Decision: This opportunity is real. The $36M SOM justifies investment if the product/GTM execution risk is manageable.


Diagram

TAM ($3B)
  ↓ Filter by addressable segments
SAM ($360M)
  ↓ Apply realistic capture rate
SOM ($36M)
  ↓ Validate WTP + Unit Economics
LTV:CAC = 5.3 → Invest

If LTV:CAC < 3 → Re-evaluate pricing or CAC assumptions
If SOM < $10M → Opportunity likely too small for dedicated investment

Application

Use this model in three scenarios:

1. Before building a new product or feature for a new segment Don’t rely on Sales anecdotes or competitive pressure. Run the model. If SOM is < $10M or LTV:CAC is < 3, the opportunity isn’t worth dedicated engineering capacity.

2. When Sales and Product disagree on roadmap priority Sales will always say “the deal is right there, we just need this one feature.” The model forces the question: If we build it, what’s the SOM? What’s the real win rate? Sales can’t argue with unit economics.

3. During annual planning Every product initiative should have an opportunity size attached. The model creates a shared language for comparing a $50M opportunity (but high execution risk) against a $10M opportunity (but low risk, high margin).

Decision Impact

Organizations that size opportunities rigorously avoid two failure modes:

Chasing mirages — Building for markets that don’t exist at a viable price point. Example: A feature Sales promises will unlock enterprise, but WTP research shows enterprises won’t pay enough to justify CAC.

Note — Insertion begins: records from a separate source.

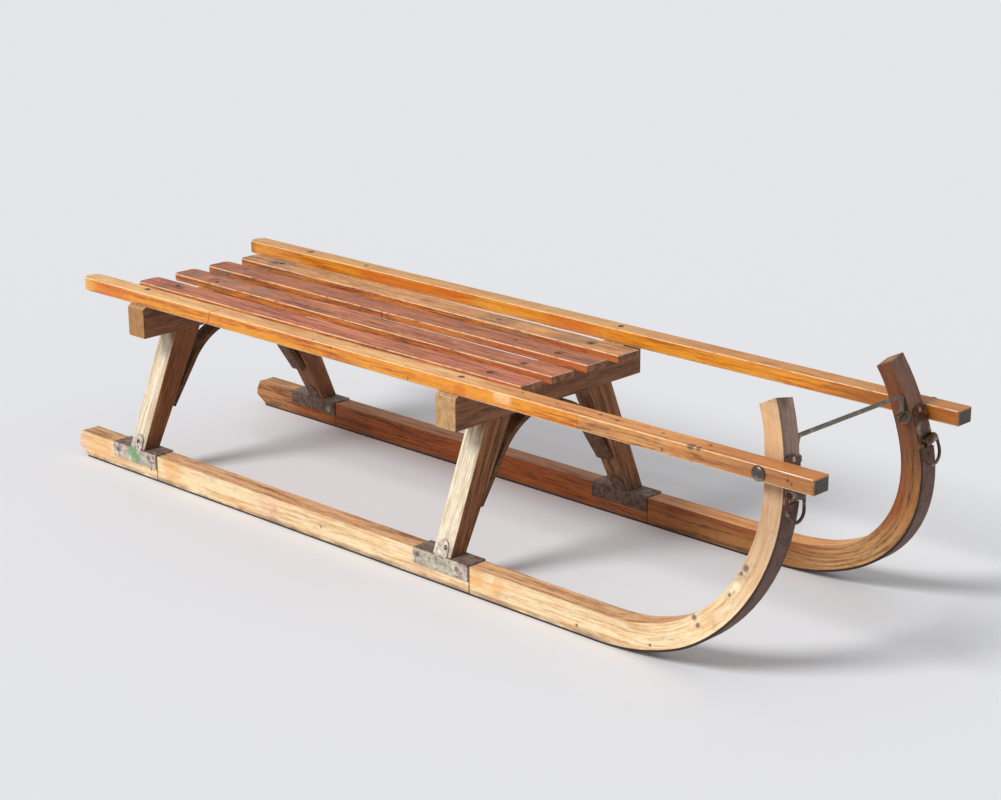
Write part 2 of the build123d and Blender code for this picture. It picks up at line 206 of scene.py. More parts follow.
class Finish:
    """One procedural material, built by the methods that add its nodes."""

    def __init__(self, name):
        self.material = bpy.data.materials.new(name)
        self.material.use_nodes = True
        self.tree = self.material.node_tree
        self.tree.nodes.clear()
        where = self.node("ShaderNodeTexCoord")
        self.x, self.y, self.z = self.parts(where.outputs["Object"])
        self.nx, self.ny, self.nz = self.parts(where.outputs["Normal"])

    def node(self, kind, settings=None, sockets=None):
        """A node of one type: its settings first, then the values or links of its sockets."""
        made = self.tree.nodes.new(kind)
        for name, value in (settings or {}).items():
            setattr(made, name, value)
        for name, value in (sockets or {}).items():
            self.join(value, made.inputs[name])
        return made

    def join(self, value, socket):
        """Links or sets one socket. A plain tuple is a colour in screen values."""
        if isinstance(value, (Amount, Colour)):
            value = value.socket
        if isinstance(value, bpy.types.NodeSocket):
            self.tree.links.new(value, socket)
        elif socket.type == "RGBA":
            linear = paint(*value) if isinstance(value, tuple) else value
            socket.default_value = (*linear[:3], 1)
        else:
            socket.default_value = value

    def parts(self, vector):
        """The three numbers of a vector."""
        split = self.node("ShaderNodeSeparateXYZ", None, {"Vector": vector})
        return [Amount(self, split.outputs[axis]) for axis in "XYZ"]

    def vector(self, x, y, z):
        return self.node("ShaderNodeCombineXYZ", None, {"X": x, "Y": y, "Z": z}).outputs["Vector"]

    def maths(self, operation, *numbers):
        made = self.node("ShaderNodeMath", {"operation": operation})
        for socket, number in zip(made.inputs, numbers):
            self.join(number, socket)
        return Amount(self, made.outputs["Value"])

    def noise(self, place, detail=3.0, rough=0.55):
        """Soft random numbers, mostly from 0.3 to 0.7."""
        sockets = {"Vector": self.vector(*place), "Scale": 1.0, "Detail": detail, "Roughness": rough}
        made = self.node("ShaderNodeTexNoise", None, sockets)
        return Amount(self, made.outputs[0])

    def cloud(self, along_x, along_y, along_z, detail=3.0, rough=0.55):
        """Noise over the sled, finer along an axis by that axis's number."""
        return self.noise((self.x * along_x, self.y * along_y, self.z * along_z), detail, rough)

    def mix(self, amount, first, second):
        """Colour between first and second."""
        made = self.node("ShaderNodeMix", {"data_type": "RGBA"})
        self.join(amount, made.inputs[0])
        self.join(first, made.inputs[6])
        self.join(second, made.inputs[7])
        return Colour(self, made.outputs[2])

    def line(self, across, place, width, core):
        """1 within the core of a line and 0 beyond its width, both in millimetres to each side."""
        return abs(across - place * MM).rise(width * MM, core * MM)

    def choose(self, mask, otherwise, chosen):
        """A number that is chosen where the mask is 1 and otherwise where it is 0."""
        return (1 - mask) * otherwise + mask * chosen

    def spots(self, places):
        """1 near any of several points, each (x, y, z, radius) in millimetres, with ragged edges."""
        ragged = 0.65 + self.cloud(160, 240, 240, 2.0) * 0.7
        shade = None
        for x, y, z, radius in places:
            away = self.maths(
                "SQRT",
                (self.x - x * MM) ** 2 + (self.y - y * MM) ** 2 + (self.z - z * MM) ** 2,
            )
            spot = (away * ragged).rise(radius * MM * 1.15, radius * MM * 0.5)
            shade = spot if shade is None else shade.most(spot)
        return shade

    def finished(
        self, colour, roughness, relief=None, depth=0.2 * MM, metal=0.0, coat=0.0, coat_rough=0.2, gloss=0.5
    ):
        """The shader and its output. Relief is a number, and depth how deep it is."""
        surface = self.node(
            "ShaderNodeBsdfPrincipled",
            None,
            {"Base Color": colour, "Roughness": roughness, "Metallic": metal, "Coat Weight": coat},
        )
        surface.inputs["Coat Roughness"].default_value = coat_rough
        surface.inputs["Specular IOR Level"].default_value = gloss
        if relief is not None:
            bump = self.node("ShaderNodeBump", None, {"Distance": depth, "Height": relief})
            self.tree.links.new(bump.outputs["Normal"], surface.inputs["Normal"])
        output = self.node("ShaderNodeOutputMaterial")
        self.tree.links.new(surface.outputs["BSDF"], output.inputs["Surface"])
        return self.material


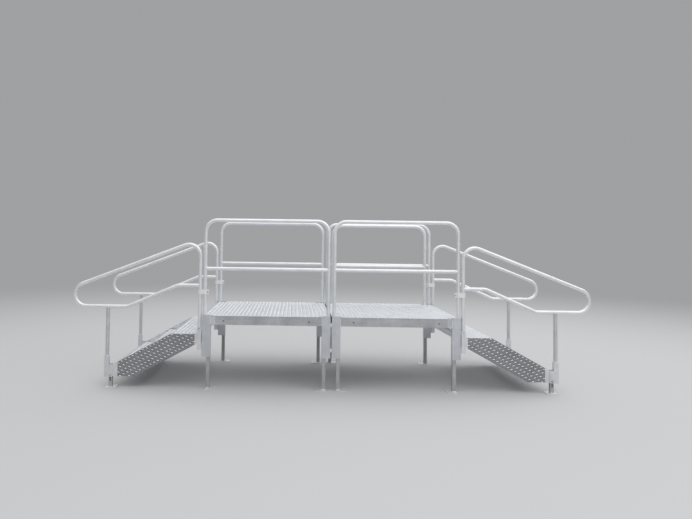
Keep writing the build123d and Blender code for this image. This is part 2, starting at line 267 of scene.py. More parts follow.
# %% Hang the soft panels
MIDDLE = (0.0, 0.0, 0.0)
PANELS = {
    "overhead_panel": {"place": (0.0, 0.0, 10.0), "aim": MIDDLE, "size": (30.0, 30.0), "watts": 1700.0},
    "side_panel": {"place": (6.0, 0.0, 10.0), "aim": MIDDLE, "size": (24.0, 24.0), "watts": 780.0},
    "front_panel": {"place": (2.0, -9.0, 3.5), "aim": (0.0, 0.0, 0.6), "size": (8.0, 5.0), "watts": 80.0},
}
for name, panel in PANELS.items():
    lamp = bpy.data.lights.new(name, "AREA")
    lamp.shape = "RECTANGLE"
    lamp.size, lamp.size_y = panel["size"]
    lamp.energy = panel["watts"]
    holder = bpy.data.objects.new(name, lamp)
    holder.location = panel["place"]
    beam = Vector(panel["aim"]) - Vector(panel["place"])
    holder.rotation_euler = beam.to_track_quat("-Z", "Y").to_euler()
    scene.collection.objects.link(holder)
    print(name, panel["watts"], "watts")

# %% [markdown]
# ## Bare aluminium
#
# Mill-finish aluminium is never one grey. The oxide clouds the shine in soft patches, and
# extrusions carry faint drawing lines along their length. Both are noise in the object's own
# coordinates: coarse for the clouds, and drawn out along the extrusion for the lines.

# %% Make the clouds and the lines
CLOUD_SCALE = 7.0
CLOUD_STOPS = (0.34, 0.66)
LINE_SCALE = {"X": (3.0, 260.0, 260.0), "Z": (260.0, 260.0, 3.0)}
EVEN_SCALE = (180.0, 180.0, 180.0)
NOISE_RANGE = (0.3, 0.7)


def noise(tree, where, scale, detail, roughness=0.5):
    """Noise at a scale, around one half."""
    inputs = {"Vector": where, "Scale": scale, "Detail": detail, "Roughness": roughness}
    return add_node(tree, "TexNoise", inputs).outputs["Fac"]


def remap(tree, value, old, new=(0.0, 1.0)):
    """Value, taken from its old range to a new one."""
    inputs = {"Value": value, "From Min": old[0], "From Max": old[1], "To Min": new[0], "To Max": new[1]}
    return add_node(tree, "MapRange", inputs).outputs["Result"]


def cloudy(tree, where, tone, cloud):
    """Colour that wanders about a tone in soft patches."""
    patches = noise(tree, where, CLOUD_SCALE, detail=6.0, roughness=0.62)
    tint = add_node(tree, "ValToRGB", {"Fac": patches})
    for stop, position, share in zip(tint.color_ramp.elements, CLOUD_STOPS, (1.0 - cloud, 1.0 + cloud)):
        stop.position = position
        stop.color = (*(min(1.0, part * share) for part in tone), 1.0)
    return tint.outputs["Color"]


def drawn_lines(tree, where, axis):
    """Noise drawn out along an axis, or even grain where there is none."""
    spread = add_node(tree, "Mapping", {"Vector": where, "Scale": LINE_SCALE.get(axis, EVEN_SCALE)})
    return noise(tree, spread.outputs["Vector"], scale=1.0, detail=3.0)


print("clouds at scale", CLOUD_SCALE, "and lines along", ", ".join(LINE_SCALE))

# %% [markdown]
# Some solids are not of one tone: a stair side is dull outside and carries a painted highlight
# inside, where the treads shade it, and a leg ends in a pale foot plate, lightened further as
# painted light where the deck shades it. A mask can pick such a zone by its distance from the
# middle of the bridge, so one range serves both ends and both sides at once.

# %% Pick out a zone
def within(tree, where, ranges):
    """Mask that is 1 where the distance from the bridge's middle lies in each axis's range."""
    split = add_node(tree, "SeparateXYZ", {"Vector": where})
    tests = []
    for axis, (low, high) in ranges.items():
        size = math_of(tree, "ABSOLUTE", split.outputs[axis])
        tests.append(math_of(tree, "GREATER_THAN", size, low))
        tests.append(math_of(tree, "LESS_THAN", size, high))
    mask = tests[0]
    for test in tests[1:]:
        mask = math_of(tree, "MULTIPLY", mask, test)
    return mask


JUST_OFF = 0.0005
BEYOND = 2.0
FOOT_T = 0.008
FASCIA_END_W = 0.046
OUTER_FACE = {
    "X": (PLATE_X0 + FLANGE_HIGH_X, PLATE_X1 - FLANGE_LOW_X),
    "Y": (STRINGER_FACE - JUST_OFF, BEYOND),
}
# The inner face of a stair side gets a painted highlight: a brighter tone where the treads shade it.
INNER_FACE_HIGHLIGHT = {
    "X": (PLATE_X0, PLATE_X1),
    "Y": (0.0, STRINGER_FACE - STRINGER_T + JUST_OFF),
}
FOOT_PLATE = {"Z": (-BEYOND, FOOT_T + JUST_OFF)}
FASCIA_END = {"X": (housing_low.x - FASCIA_END_W, BEYOND)}
print("dull outer face from", round(OUTER_FACE["X"][0], 3), "to", round(OUTER_FACE["X"][1], 3))

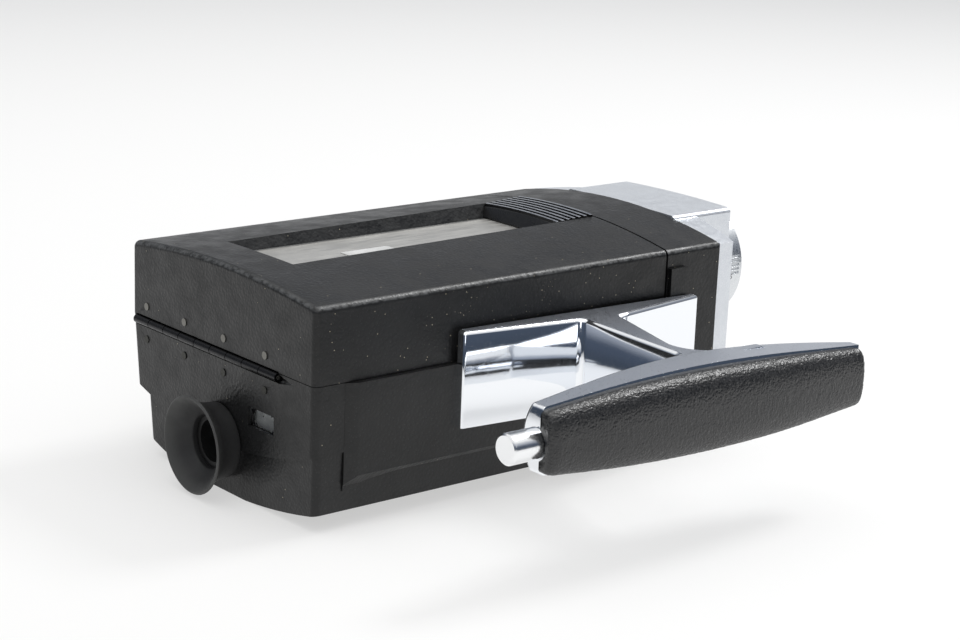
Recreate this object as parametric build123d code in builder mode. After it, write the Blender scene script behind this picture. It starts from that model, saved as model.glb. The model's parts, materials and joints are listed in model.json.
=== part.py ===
"""Cine camera for drop-in 8 mm film cartridges, lying on its flat right-hand side.

Frame: millimetres. +Y is forward, through the lens. +Z is up, through the film door. +X runs towards the
hand grip, so +X is down when the camera is held. The origin is the middle of the face it lies on.
"""

import math
import os

from build123d import *

os.makedirs("parts", exist_ok=True)

# Casing
CASE_W = 91.0  # along X
CASE_L = 147.0  # along Y, without the silver front
HALF_W = CASE_W / 2
REAR_Y = -CASE_L / 2
FRONT_Y = CASE_L / 2
SEAM_Z = 40.9  # joint between the lower shell and the film door
SEAM_GAP = 0.2
EDGE_Z = 62.2  # long top edges
CROWN_REAR = 3.1  # rise of the crowned top over its edges
CROWN_FRONT = 5.1
WALL = 2.2
CORNER_R = 2.0
DOOR_FRONT_Y = 51.6
RING_REAR_Y = 52.3  # the full-height front ring of the lower shell starts here

# Optical axes
LENS_X, LENS_Z = 1.0, 44.5
FINDER_X, FINDER_Z = 1.0, 14.9

# Hinge of the film door
HINGE_Z = 39.7
KNUCKLE_R = 1.25
GROOVE_R = 1.6
PIN_R = 0.57
HINGE_X0, HINGE_X1 = -43.0, 29.0
LEAF_T = 0.4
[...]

Leaving money on the table — Under-investing in real opportunities because the team conflated “hard to estimate” with “not worth doing.” Opportunity sizing doesn’t eliminate uncertainty — it quantifies it.

The model is only as good as your assumptions. The discipline is in validating those assumptions (especially WTP and CAC) with real data before committing quarters of engineering effort.

If you can’t size the opportunity, you don’t understand the market well enough to build for it. Run the model first.